In this homework, we will play with a simplified version of a dataset collected from the ASSISTments tool, saved in a CSV file with the following columns:  


| Name                   | Description                         |
| ---------------------- | ------------------------------------------------------------ |
| user_id | The ID of the student who is solving the problem.  | |
| order_id | The temporal ID (timestamp) associated with the student's answer to the problem.  | |
| problem_id | The ID of the problem.  | |
| skill_name | The name of the skill associated with the problem. | |
| correct | The student's performance on the problem: 1 if the problem's answer is correct at the first attempt, 0 otherwise. 
| prior_success | The number of prior problems on that skill the student correctly answered at the first attempt. 
| prior_failure | The number of prior problems on that skill the student wrongly answered at the first attempt.  | |

Load the data set. 

In [None]:
DATA_DIR = "./../../data/"
data = pd.read_csv(DATA_DIR + 'as_hw_cmp.csv')

Compute the total number of interactions, the number of unique students, and the number of unique skills

In [None]:
### YOUR CODE HERE ###

What are those skills?

In [None]:
### YOUR CODE HERE ###

<a id="section1"></a>
## 1  Knowledge Tracing: Model Performance Comparison 
----

In this section, we ask you to evaluate (i) a Bayesian Knowledge Tracing (BKT) model, (ii) an Additive Factor Model (AFM), and (iii) a Performance Factor Analysis (PFA) model on the skills 'Circle Graph', 'Venn Diagram', and 'Mode', by performing a user-stratified 10-fold cross validation and monitoring the Root Mean Squared Error (RMSE) and the Area Under the ROC Curve (AUC) as performance metrics. Then, we ask you to visually report the RMSE and AUC scores achieved by the three student's models in the user-stratified 10-fold cross validation, in such a way that the models' performance can be easily and appropriately compared against each other.

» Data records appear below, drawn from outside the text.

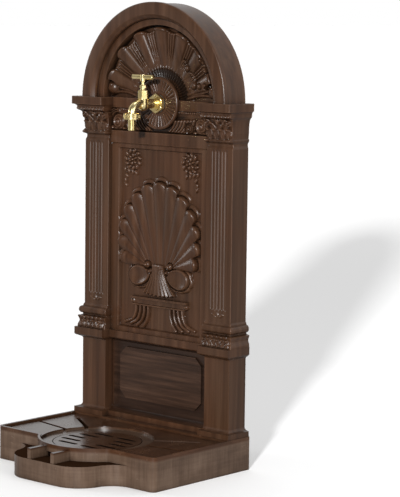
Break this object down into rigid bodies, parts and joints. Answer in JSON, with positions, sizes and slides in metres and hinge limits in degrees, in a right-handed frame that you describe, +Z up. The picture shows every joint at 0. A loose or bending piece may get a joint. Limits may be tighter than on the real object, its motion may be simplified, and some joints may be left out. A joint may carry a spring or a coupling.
{
  "type": "freestanding basin fountain",
  "caption": "Garden water column with a dished drain basin, fluted pilasters, shell and fan relief, a round arched top and a brass hose tap.",
  "frame": {"origin": "on the floor, under the middle of the bounding box", "axes": "+Z up, +Y towards the flat back, -Y towards the front where the tap's spout points, +X to the right seen from the front"},
  "size_m": [0.374, 0.32, 0.8],
  "materials": {
    "moulded_brown": "moulded plastic, satin, fine streaks",
    "cover_plastic": "moulded plastic, matte",
    "brass": "turned and polished, unlacquered",
    "zinc_steel": "zinc plated",
    "rubber_black": "matte",
    "hose_green": "matte garden hose"
  },
  "bodies": {
    "fountain": {"base_tray": "moulded_brown", "pedestal_front": "moulded_brown", "pedestal_back": "cover_plastic", "shaft_front": "moulded_brown", "shaft_back": "cover_plastic", "crown_front": "moulded_brown", "crown_back": "cover_plastic", "cover_screws": "zinc_steel", "assembly_screws": "zinc_steel", "tap_rosette": "moulded_brown", "flange_gasket": "rubber_black", "wall_flange": "brass", "tap_body": "brass", "bonnet": "brass", "gland_packing": "rubber_black", "gland_nut": "brass", "back_nut": "brass", "tap_elbow": "brass", "riser_hose": "hose_green", "hose_clamps": "zinc_steel", "riser_clips": "cover_plastic", "inlet_connector": "brass"},
    "grate": {"drain_grate": "moulded_brown"},
    "valve": {"jumper_valve": "brass", "seat_washer": "rubber_black"},
    "spindle": {"spindle": "brass", "tee_handle": "brass", "handle_screw": "zinc_steel"},
    "tail": {"hose_tail": "brass", "union_washer": "rubber_black"},
    "nut": {"union_nut": "brass"}
  },
  "joints": [
    {"name": "grate_lift", "type": "slide", "parent": "fountain", "child": "grate", "axis": [0, 0, 1], "range_m": [0, 0.04]},
    {"name": "valve_rise", "type": "slide", "parent": "fountain", "child": "valve", "axis": [0, 0, 1], "range_m": [0, 0.003]},
    {"name": "handle_turn", "type": "hinge", "parent": "valve", "child": "spindle", "pos_m": [0, 0.083, 0.6712], "axis": [0, 0, 1], "range_deg": [0, 540]},
    {"name": "tail_drop", "type": "slide", "parent": "fountain", "child": "tail", "axis": [0, 0, -1], "range_m": [0, 0.00726]},
    {"name": "nut_turn", "type": "hinge", "parent": "tail", "child": "nut", "pos_m": [0, 0.056, 0.604], "axis": [0, 0, -1], "range_deg": [0, 1440]}
  ],
  "couplings": [
    {"joint": "valve_rise", "follows": "handle_turn", "m_per_rad": 0.0003183},
    {"joint": "tail_drop", "follows": "nut_turn", "m_per_rad": 0.0002887}
  ]
}
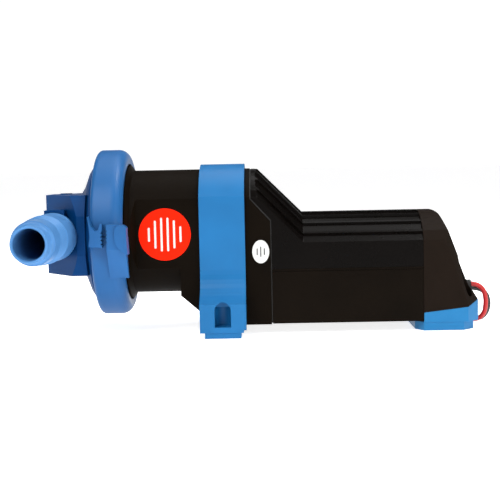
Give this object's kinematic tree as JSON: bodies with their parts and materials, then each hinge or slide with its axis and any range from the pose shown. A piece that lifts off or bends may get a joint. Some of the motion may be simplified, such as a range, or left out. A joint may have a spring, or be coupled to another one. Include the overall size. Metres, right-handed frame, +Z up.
{
  "type": "electric diaphragm bilge pump",
  "caption": "Motor-driven diaphragm bilge pump with a swivelling two-port head, latch clamp ring, mounting strap, ribbed motor housing and loose power leads.",
  "frame": {"origin": "midway between the two front mounting holes, on the underside of the front feet", "axes": "+X along the pump from the head to the motor end cap, +Z up away from the mounting surface"},
  "size_m": [0.3406, 0.264, 0.1366],
  "materials": {
    "head_blue": "satin moulded nylon",
    "hosetail_blue": "satin moulded nylon",
    "ring_blue": "satin moulded nylon",
    "strap_blue": "satin moulded nylon",
    "foot_blue": "satin moulded nylon",
    "body_black": "fine textured glass-filled nylon",
    "housing_black": "glossy moulded plastic",
    "tray_black": "semi-gloss moulded plastic",
    "cap_black": "fine textured plastic",
    "seal_rubber": "moulded rubber",
    "steel": "turned steel",
    "acetal": "natural acetal",
    "bronze": "sintered bronze",
    "core_iron": "varnished steel laminations",
    "copper": "copper",
    "carbon": "carbon brush",
    "brown_phenolic": "phenolic board",
    "cast_alloy": "die-cast alloy",
    "zinc_steel": "zinc-plated steel",
    "ferrite": "ferrite",
    "capacitor_blue": "dipped epoxy",
    "label_red": "printed vinyl, no lettering",
    "label_white": "printed vinyl, no lettering",
    "wire_red": "PVC insulation",
    "wire_black": "PVC insulation"
  },
  "bodies": {
    "pump": {"clamp_ring_lower": "ring_blue", "clamp_hinge_pin": "steel", "diaphragm": "seal_rubber", "yoke_guide": "bronze", "axle_bushes": "bronze", "brushes": "carbon", "brush_springs": "steel", "brush_plate": "brown_phenolic", "worm_bush": "bronze", "gear_carrier": "cast_alloy", "carrier_screws": "steel", "motor_can": "zinc_steel", "motor_magnets": "ferrite", "motor_front_bell": "cast_alloy", "motor_rear_bell": "cast_alloy", "motor_bearings": "steel", "motor_screws": "steel", "body_housing": "body_black", "housing_gasket": "seal_rubber", "housing_cover": "housing_black", "housing_tray": "tray_black", "end_cap": "cap_black", "wire_grommet": "seal_rubber", "noise_suppressor": "capacitor_blue", "mounting_strap": "strap_blue", "front_foot_pads": "strap_blue", "rear_foot": "foot_blue", "round_label": "label_red", "oval_label": "label_white", "red_wire": "wire_red", "black_wire": "wire_black", "red_wire_coil": "wire_red", "black_wire_coil": "wire_black", "red_wire_end": "copper", "black_wire_end": "copper"},
    "head": {"pump_head": "head_blue", "flap_clips": "head_blue"},
    "outlet_hose": {"outlet_hosetail": "hosetail_blue", "outlet_o_ring": "seal_rubber"},
    "inlet_hose": {"inlet_hosetail": "hosetail_blue", "inlet_o_ring": "seal_rubber"},
    "outlet_valve": {"outlet_flap": "seal_rubber"},
    "inlet_valve": {"inlet_flap": "seal_rubber"},
    "clamp_upper": {"clamp_ring_upper": "ring_blue"},
    "piston": {"diaphragm_front_plate": "acetal", "diaphragm_back_plate": "acetal", "diaphragm_screw": "steel", "yoke": "acetal"},
    "crank": {"crank_axle": "steel", "eccentric_cams": "steel", "cam_bushes": "bronze", "worm_wheel": "acetal"},
    "armature": {"armature_shaft": "steel", "armature_core": "core_iron", "armature_windings": "copper", "commutator": "copper", "worm": "steel"}
  },
  "joints": [
    {"name": "crank_turn", "type": "hinge", "parent": "pump", "child": "crank", "pos_m": [-0.008, 0, 0.0745], "axis": [0, 1, 0], "range_deg": [-90, 90]},
    {"name": "motor_spin", "type": "hinge", "parent": "pump", "child": "armature", "pos_m": [0.04, 0, 0.0472], "axis": [1, 0, 0], "range_deg": [-2250, 2250]},
    {"name": "diaphragm_stroke", "type": "slide", "parent": "pump", "child": "piston", "axis": [1, 0, 0], "range_m": [-0.0057, 0.0057]},
    {"name": "head_swivel", "type": "hinge", "parent": "pump", "child": "head", "pos_m": [-0.1, 0, 0.0745], "axis": [1, 0, 0], "continuous": true},
    {"name": "outlet_twist", "type": "hinge", "parent": "head", "child": "outlet_hose", "pos_m": [-0.121, 0.06, 0.0745], "axis": [0, 1, 0], "range_deg": [0, 60]},
    {"name": "inlet_twist", "type": "hinge", "parent": "head", "child": "inlet_hose", "pos_m": [-0.121, -0.06, 0.0745], "axis": [0, -1, 0], "range_deg": [0, 60]},
    {"name": "outlet_flap_lift", "type": "hinge", "parent": "head", "child": "outlet_valve", "pos_m": [-0.1111, 0.0292, 0.0745], "axis": [0, 0, -1], "range_deg": [0, 24], "stiffness_Nm_per_rad": 0.01},
    {"name": "inlet_flap_lift", "type": "hinge", "parent": "head", "child": "inlet_valve", "pos_m": [-0.1038, -0.0292, 0.0745], "axis": [0, 0, -1], "range_deg": [0, 20], "stiffness_Nm_per_rad": 0.01},
    {"name": "clamp_ring_open", "type": "hinge", "parent": "pump", "child": "clamp_upper", "pos_m": [-0.082, 0.0657, 0.0745], "axis": [-1, 0, 0], "range_deg": [0, 75]}
  ],
  "couplings": [
    {"joint": "motor_spin", "follows": "crank_turn", "ratio": -25},
    {"joint": "diaphragm_stroke", "follows": "crank_turn", "m_per_rad": 0.00362}
  ]
}
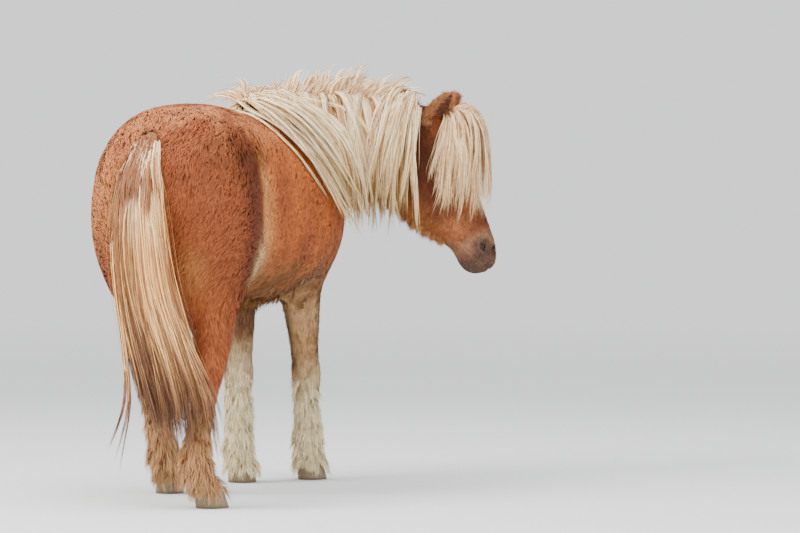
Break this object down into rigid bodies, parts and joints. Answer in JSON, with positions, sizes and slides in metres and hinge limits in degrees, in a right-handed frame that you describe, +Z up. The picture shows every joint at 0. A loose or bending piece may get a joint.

For your convenience, you will be guided in completing this section through six main tasks:
- Task 1.1: Group k-fold initialization.
- Task 1.2: BKT evaluation.
- Task 1.3: AFM evaluation.
- Task 1.4: PFA evaluation.
- Task 1.5: Performance metrics plotting.
- Task 1.6: Performance metrics discussion. 

<a id="section1.1"></a>
### Task 1.1

Given that the main objective of this homework section is to evaluate three student's knowledge tracing models under a `user-stratified 10-fold cross validation`, in this task, we ask you to complete the body of a function named `create_iterator`. This function should create an iterator object able to split student's interactions included in `data` in `10 folds` such that the same student does not appear in multiple folds. To do so, you can appropriately initialize a scikit-learn's GroupKFold iterator with non-overlapping groups and returning the iterator, i.e., `model_selection.GroupKFold(...).split(...)`. 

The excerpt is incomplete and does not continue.